Copy the data below exactly.

> Data
▬▬▬▬▬▬

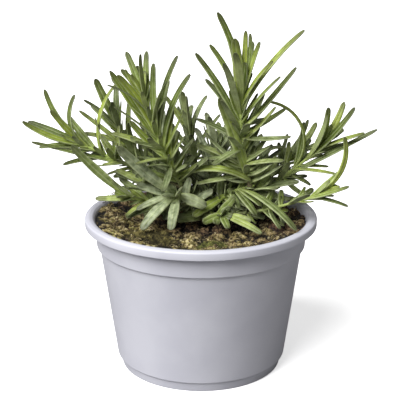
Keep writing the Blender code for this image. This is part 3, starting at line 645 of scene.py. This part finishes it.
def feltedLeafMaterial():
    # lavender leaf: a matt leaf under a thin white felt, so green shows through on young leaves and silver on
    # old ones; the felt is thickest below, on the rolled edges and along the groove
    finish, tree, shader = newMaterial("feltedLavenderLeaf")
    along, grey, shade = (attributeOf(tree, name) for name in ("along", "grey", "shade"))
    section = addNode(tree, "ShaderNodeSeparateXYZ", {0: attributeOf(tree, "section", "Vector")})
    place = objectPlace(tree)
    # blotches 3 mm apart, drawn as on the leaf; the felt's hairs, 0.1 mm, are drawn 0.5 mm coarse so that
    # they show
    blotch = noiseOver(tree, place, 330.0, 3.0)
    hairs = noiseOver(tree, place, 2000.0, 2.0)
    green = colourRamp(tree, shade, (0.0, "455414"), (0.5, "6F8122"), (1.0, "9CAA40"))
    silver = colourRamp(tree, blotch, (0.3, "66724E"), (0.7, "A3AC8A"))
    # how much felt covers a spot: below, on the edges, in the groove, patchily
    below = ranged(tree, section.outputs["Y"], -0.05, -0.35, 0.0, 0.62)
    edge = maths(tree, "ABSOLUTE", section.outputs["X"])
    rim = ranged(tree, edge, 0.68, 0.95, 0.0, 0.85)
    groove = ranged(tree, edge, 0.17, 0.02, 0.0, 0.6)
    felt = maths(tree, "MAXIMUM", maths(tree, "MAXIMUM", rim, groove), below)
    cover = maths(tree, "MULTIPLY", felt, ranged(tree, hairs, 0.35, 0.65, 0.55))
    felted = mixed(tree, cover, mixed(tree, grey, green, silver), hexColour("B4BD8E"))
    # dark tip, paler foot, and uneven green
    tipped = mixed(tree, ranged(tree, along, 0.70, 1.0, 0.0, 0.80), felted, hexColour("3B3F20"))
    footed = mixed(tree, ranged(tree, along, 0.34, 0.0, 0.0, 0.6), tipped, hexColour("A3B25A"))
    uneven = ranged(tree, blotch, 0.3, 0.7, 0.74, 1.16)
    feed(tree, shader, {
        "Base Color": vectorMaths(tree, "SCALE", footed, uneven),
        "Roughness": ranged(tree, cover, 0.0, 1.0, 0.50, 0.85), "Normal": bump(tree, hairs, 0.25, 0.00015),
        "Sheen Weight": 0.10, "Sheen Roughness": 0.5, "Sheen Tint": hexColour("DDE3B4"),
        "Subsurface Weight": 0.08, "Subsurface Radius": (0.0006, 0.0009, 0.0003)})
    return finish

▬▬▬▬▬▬

> Final answer
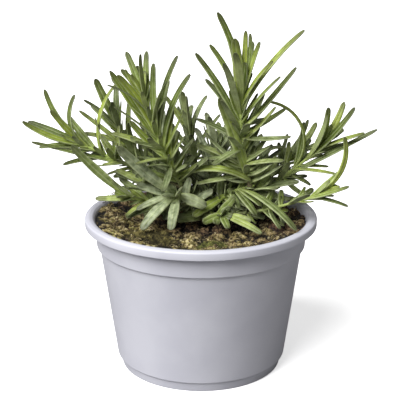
Keep writing the Blender code for this image. This is part 3, starting at line 645 of scene.py. This part finishes it.
def feltedLeafMaterial():
    # lavender leaf: a matt leaf under a thin white felt, so green shows through on young leaves and silver on
    # old ones; the felt is thickest below, on the rolled edges and along the groove
    finish, tree, shader = newMaterial("feltedLavenderLeaf")
    along, grey, shade = (attributeOf(tree, name) for name in ("along", "grey", "shade"))
    section = addNode(tree, "ShaderNodeSeparateXYZ", {0: attributeOf(tree, "section", "Vector")})
    place = objectPlace(tree)
    # blotches 3 mm apart, drawn as on the leaf; the felt's hairs, 0.1 mm, are drawn 0.5 mm coarse so that
    # they show
    blotch = noiseOver(tree, place, 330.0, 3.0)
    hairs = noiseOver(tree, place, 2000.0, 2.0)
    green = colourRamp(tree, shade, (0.0, "455414"), (0.5, "6F8122"), (1.0, "9CAA40"))
    silver = colourRamp(tree, blotch, (0.3, "66724E"), (0.7, "A3AC8A"))
    # how much felt covers a spot: below, on the edges, in the groove, patchily
    below = ranged(tree, section.outputs["Y"], -0.05, -0.35, 0.0, 0.62)
    edge = maths(tree, "ABSOLUTE", section.outputs["X"])
    rim = ranged(tree, edge, 0.68, 0.95, 0.0, 0.85)
    groove = ranged(tree, edge, 0.17, 0.02, 0.0, 0.6)
    felt = maths(tree, "MAXIMUM", maths(tree, "MAXIMUM", rim, groove), below)
    cover = maths(tree, "MULTIPLY", felt, ranged(tree, hairs, 0.35, 0.65, 0.55))
    felted = mixed(tree, cover, mixed(tree, grey, green, silver), hexColour("B4BD8E"))
    # dark tip, paler foot, and uneven green
    tipped = mixed(tree, ranged(tree, along, 0.70, 1.0, 0.0, 0.80), felted, hexColour("3B3F20"))
    footed = mixed(tree, ranged(tree, along, 0.34, 0.0, 0.0, 0.6), tipped, hexColour("A3B25A"))
    uneven = ranged(tree, blotch, 0.3, 0.7, 0.74, 1.16)
    feed(tree, shader, {
        "Base Color": vectorMaths(tree, "SCALE", footed, uneven),
        "Roughness": ranged(tree, cover, 0.0, 1.0, 0.50, 0.85), "Normal": bump(tree, hairs, 0.25, 0.00015),
        "Sheen Weight": 0.10, "Sheen Roughness": 0.5, "Sheen Tint": hexColour("DDE3B4"),
        "Subsurface Weight": 0.08, "Subsurface Radius": (0.0006, 0.0009, 0.0003)})
    return finish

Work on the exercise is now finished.